» AIM OF THE EXERCISE
Determine the number of lines that have the string "down" in them, and give only that number.

» INFORMATION GIVEN
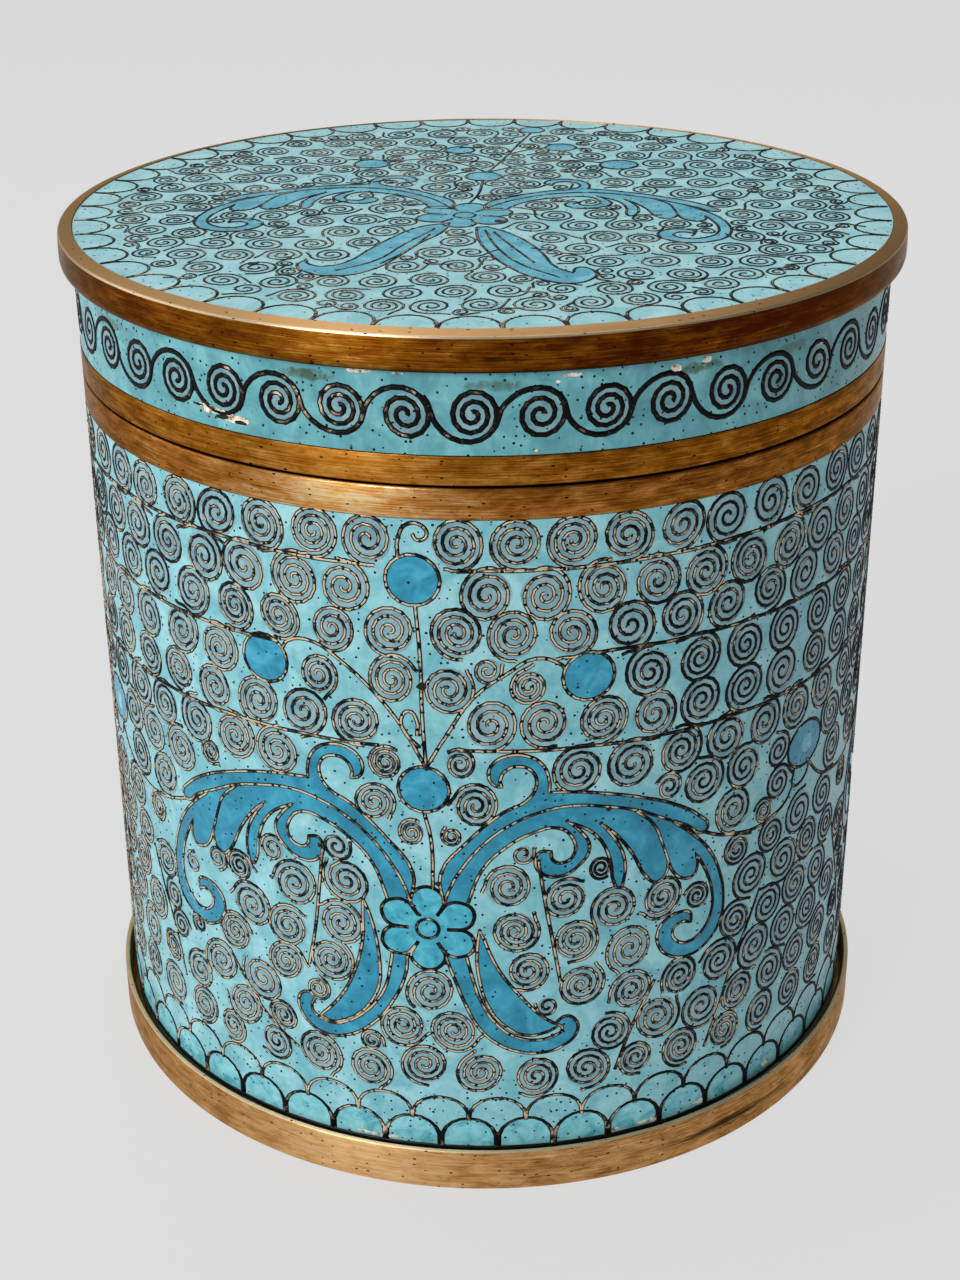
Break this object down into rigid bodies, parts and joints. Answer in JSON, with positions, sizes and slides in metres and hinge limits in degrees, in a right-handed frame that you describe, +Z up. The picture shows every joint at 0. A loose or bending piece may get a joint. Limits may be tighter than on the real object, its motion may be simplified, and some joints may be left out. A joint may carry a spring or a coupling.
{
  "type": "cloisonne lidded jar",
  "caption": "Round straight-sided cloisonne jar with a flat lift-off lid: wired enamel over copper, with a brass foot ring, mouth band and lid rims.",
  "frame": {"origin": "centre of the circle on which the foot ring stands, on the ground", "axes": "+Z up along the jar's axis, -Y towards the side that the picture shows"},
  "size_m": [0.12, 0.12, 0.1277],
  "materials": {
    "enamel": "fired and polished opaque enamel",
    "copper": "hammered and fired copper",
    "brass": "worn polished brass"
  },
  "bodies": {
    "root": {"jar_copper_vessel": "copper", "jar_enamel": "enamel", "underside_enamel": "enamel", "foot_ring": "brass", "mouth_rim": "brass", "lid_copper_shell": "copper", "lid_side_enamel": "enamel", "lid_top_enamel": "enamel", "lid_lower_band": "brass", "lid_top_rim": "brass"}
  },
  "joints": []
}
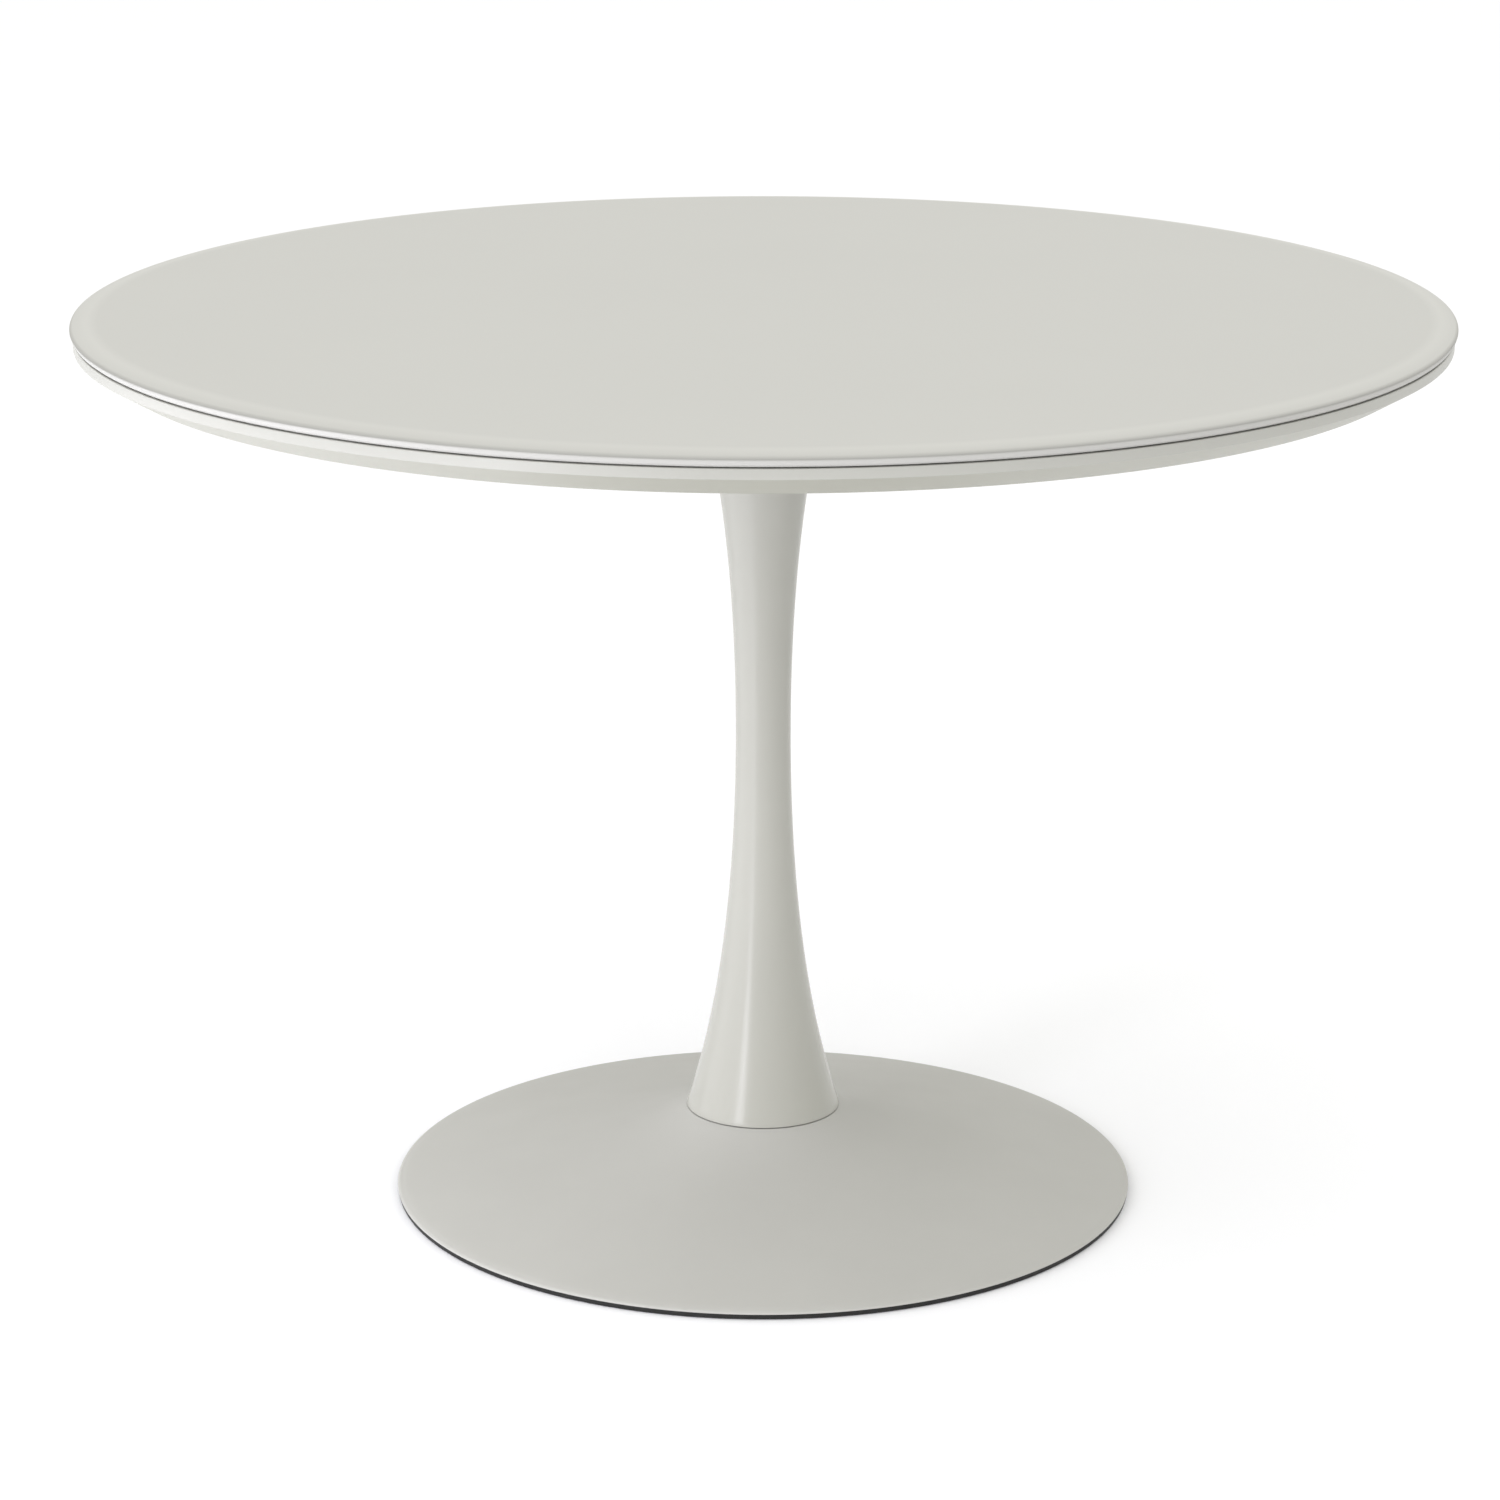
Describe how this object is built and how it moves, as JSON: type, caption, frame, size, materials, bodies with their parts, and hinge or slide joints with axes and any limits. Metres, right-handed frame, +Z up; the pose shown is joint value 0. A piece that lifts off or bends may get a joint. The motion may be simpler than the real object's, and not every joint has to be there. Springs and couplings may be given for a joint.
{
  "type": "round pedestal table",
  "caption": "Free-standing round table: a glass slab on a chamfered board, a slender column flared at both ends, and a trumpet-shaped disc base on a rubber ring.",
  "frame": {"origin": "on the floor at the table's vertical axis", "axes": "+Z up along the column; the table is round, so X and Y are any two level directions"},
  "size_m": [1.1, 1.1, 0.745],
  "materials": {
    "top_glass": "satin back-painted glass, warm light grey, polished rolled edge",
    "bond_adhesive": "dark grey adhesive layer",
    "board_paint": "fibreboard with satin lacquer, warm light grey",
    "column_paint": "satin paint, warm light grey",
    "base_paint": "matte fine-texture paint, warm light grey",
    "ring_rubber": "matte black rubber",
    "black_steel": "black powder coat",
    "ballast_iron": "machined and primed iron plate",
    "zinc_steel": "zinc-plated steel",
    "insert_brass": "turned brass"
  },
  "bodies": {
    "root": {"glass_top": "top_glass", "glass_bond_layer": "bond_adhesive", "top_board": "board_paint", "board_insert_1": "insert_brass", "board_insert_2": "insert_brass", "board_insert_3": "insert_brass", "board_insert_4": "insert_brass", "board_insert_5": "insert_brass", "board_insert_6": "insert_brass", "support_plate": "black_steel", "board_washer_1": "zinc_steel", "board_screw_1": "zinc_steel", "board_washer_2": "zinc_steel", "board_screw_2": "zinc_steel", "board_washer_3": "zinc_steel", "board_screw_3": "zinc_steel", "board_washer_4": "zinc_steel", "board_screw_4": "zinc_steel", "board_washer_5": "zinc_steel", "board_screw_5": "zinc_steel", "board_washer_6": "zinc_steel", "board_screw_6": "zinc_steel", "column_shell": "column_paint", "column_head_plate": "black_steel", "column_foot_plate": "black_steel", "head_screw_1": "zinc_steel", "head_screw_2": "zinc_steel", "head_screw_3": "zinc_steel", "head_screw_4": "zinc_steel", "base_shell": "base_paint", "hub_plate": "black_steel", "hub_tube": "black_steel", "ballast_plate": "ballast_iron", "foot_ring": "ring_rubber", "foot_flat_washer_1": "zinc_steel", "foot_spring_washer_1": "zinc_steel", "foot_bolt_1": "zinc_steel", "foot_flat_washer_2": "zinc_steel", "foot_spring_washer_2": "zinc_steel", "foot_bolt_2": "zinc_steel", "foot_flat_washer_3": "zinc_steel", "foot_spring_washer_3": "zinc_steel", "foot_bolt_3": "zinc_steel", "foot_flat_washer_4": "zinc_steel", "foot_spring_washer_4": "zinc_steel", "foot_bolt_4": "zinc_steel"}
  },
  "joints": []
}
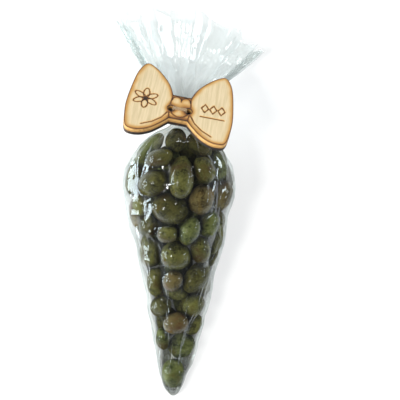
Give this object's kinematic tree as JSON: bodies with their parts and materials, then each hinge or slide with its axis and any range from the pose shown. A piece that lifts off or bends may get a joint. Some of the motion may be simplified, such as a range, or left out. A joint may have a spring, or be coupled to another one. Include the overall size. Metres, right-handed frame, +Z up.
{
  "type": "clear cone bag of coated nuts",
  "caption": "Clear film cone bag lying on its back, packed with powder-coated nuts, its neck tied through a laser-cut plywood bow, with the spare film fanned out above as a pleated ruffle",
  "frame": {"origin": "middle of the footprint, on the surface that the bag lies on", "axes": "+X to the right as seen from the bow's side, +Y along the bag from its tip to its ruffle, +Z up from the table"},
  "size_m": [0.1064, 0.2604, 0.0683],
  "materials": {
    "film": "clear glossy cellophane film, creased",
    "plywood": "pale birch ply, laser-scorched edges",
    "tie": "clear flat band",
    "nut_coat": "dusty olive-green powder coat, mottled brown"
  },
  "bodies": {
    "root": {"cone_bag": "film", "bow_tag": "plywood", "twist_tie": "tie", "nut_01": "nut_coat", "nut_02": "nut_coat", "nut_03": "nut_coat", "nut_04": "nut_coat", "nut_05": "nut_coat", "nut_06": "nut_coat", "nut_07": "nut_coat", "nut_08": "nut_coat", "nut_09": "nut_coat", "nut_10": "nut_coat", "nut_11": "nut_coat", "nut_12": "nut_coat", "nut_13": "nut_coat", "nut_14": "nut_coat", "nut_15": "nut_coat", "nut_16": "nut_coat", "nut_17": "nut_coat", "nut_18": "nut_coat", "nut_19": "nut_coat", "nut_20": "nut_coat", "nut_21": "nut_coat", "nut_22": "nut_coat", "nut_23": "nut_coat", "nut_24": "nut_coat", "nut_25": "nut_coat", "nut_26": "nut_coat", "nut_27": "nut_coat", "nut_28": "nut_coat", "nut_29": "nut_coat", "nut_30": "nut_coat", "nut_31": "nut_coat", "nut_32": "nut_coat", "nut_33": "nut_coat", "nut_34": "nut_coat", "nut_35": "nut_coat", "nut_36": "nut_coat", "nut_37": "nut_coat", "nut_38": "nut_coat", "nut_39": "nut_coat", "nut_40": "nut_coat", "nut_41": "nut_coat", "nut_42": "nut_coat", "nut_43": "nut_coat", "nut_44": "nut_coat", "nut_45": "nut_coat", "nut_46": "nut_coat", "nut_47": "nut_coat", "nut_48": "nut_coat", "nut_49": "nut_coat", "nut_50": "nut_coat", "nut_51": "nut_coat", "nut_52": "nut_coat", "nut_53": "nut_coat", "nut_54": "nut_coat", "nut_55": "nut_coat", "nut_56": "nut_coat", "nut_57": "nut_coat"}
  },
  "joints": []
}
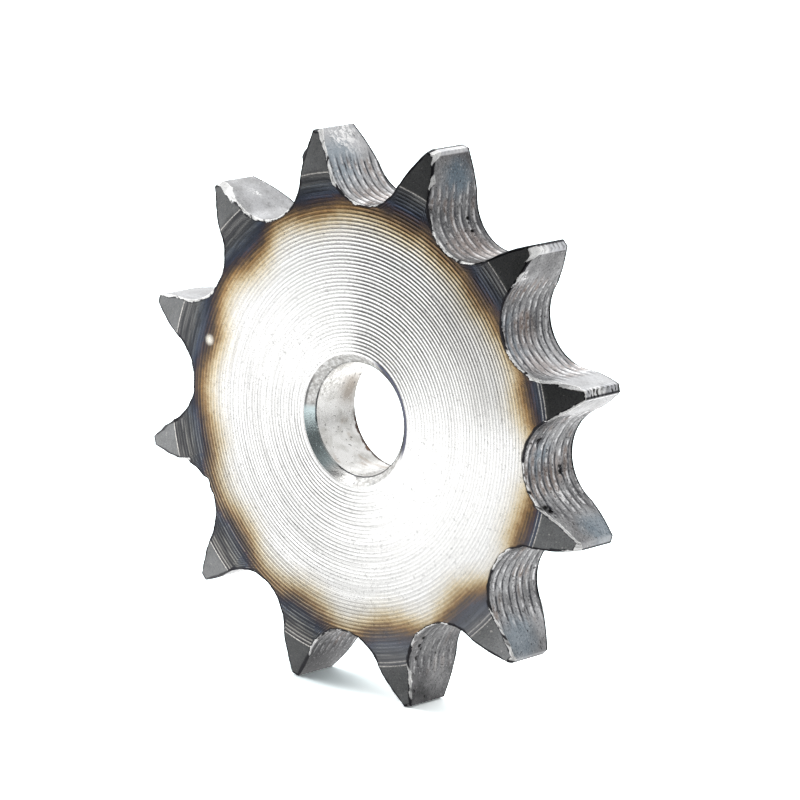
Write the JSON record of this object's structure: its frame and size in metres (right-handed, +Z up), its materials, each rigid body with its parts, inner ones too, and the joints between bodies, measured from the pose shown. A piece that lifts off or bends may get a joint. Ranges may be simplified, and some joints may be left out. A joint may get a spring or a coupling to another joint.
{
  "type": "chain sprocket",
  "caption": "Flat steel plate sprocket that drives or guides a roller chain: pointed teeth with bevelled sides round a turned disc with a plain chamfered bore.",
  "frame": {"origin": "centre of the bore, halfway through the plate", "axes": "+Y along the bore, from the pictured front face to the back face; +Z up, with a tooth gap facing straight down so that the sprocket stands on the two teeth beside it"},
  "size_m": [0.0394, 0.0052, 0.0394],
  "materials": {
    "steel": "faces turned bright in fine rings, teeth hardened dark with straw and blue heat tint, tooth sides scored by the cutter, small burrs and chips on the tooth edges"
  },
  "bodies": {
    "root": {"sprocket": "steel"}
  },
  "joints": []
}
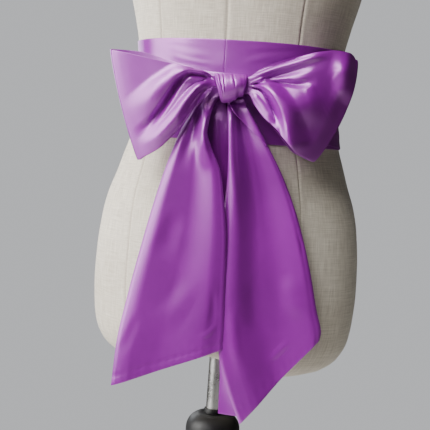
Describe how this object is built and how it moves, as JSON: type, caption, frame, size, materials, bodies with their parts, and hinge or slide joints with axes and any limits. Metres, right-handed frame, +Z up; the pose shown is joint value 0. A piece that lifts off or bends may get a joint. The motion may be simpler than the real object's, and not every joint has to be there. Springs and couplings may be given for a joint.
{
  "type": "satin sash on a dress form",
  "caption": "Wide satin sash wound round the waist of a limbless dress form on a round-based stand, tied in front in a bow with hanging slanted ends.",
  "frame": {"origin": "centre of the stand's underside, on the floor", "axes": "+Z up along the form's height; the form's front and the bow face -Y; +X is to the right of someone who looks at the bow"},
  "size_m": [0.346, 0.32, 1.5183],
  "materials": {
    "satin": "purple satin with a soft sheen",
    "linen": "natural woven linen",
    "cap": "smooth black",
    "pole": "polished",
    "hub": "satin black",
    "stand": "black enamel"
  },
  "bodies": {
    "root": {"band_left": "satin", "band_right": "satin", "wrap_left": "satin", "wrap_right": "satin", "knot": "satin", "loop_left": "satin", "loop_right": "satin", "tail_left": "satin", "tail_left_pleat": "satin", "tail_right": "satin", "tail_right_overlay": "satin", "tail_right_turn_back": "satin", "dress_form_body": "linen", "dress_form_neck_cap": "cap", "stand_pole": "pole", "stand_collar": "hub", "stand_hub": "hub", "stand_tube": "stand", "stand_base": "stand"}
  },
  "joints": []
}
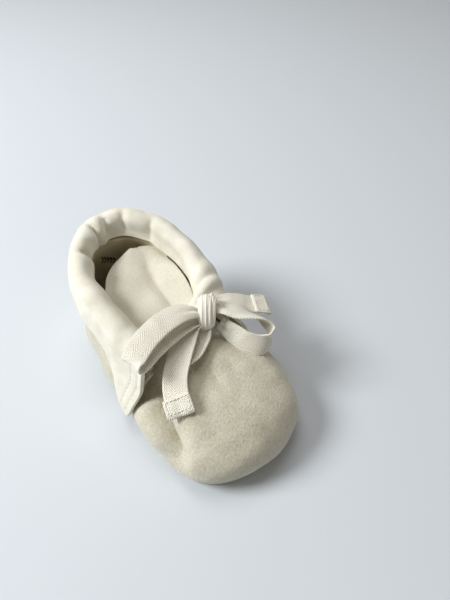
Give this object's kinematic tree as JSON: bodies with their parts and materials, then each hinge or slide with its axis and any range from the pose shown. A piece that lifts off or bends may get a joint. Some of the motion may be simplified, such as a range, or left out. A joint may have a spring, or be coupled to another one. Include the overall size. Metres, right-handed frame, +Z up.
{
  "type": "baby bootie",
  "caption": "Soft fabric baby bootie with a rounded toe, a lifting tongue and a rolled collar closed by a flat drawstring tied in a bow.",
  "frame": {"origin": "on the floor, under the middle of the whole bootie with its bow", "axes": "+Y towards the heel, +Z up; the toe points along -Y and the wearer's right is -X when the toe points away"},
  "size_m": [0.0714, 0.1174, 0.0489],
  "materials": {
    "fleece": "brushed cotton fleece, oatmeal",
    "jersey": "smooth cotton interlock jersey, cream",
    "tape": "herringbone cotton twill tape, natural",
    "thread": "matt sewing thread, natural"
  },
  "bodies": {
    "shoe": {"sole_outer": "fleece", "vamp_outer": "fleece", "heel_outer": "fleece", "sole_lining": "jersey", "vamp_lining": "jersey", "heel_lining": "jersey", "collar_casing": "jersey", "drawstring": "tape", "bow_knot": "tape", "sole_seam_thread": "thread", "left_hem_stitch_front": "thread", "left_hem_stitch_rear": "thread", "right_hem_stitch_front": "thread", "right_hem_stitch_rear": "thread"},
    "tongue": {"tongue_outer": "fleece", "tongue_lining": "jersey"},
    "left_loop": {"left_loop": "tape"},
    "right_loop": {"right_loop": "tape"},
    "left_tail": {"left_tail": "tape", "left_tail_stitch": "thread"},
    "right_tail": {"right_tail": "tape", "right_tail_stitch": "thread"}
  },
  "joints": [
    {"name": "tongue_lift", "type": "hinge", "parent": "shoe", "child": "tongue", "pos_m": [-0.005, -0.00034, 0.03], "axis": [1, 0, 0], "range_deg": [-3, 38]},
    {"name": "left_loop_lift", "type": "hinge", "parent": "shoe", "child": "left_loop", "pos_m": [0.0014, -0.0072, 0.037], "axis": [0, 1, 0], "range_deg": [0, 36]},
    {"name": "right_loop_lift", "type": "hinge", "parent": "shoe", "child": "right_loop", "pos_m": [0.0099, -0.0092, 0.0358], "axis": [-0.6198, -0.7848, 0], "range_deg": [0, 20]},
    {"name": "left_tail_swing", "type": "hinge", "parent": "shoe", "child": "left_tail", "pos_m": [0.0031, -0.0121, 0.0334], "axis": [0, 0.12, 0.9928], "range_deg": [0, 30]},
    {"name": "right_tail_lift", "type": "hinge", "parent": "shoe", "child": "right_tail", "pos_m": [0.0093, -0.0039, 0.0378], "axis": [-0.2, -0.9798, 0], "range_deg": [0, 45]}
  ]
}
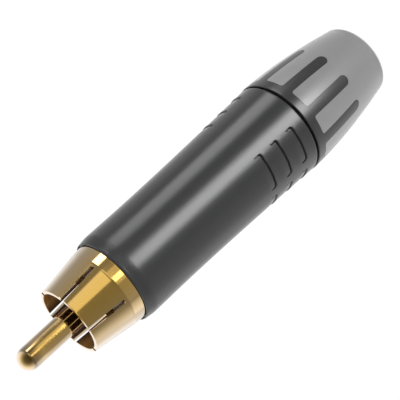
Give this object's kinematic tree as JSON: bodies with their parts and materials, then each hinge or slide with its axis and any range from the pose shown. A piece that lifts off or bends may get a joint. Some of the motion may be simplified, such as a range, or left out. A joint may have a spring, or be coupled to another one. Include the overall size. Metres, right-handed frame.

» WRITTEN SOLUTION
2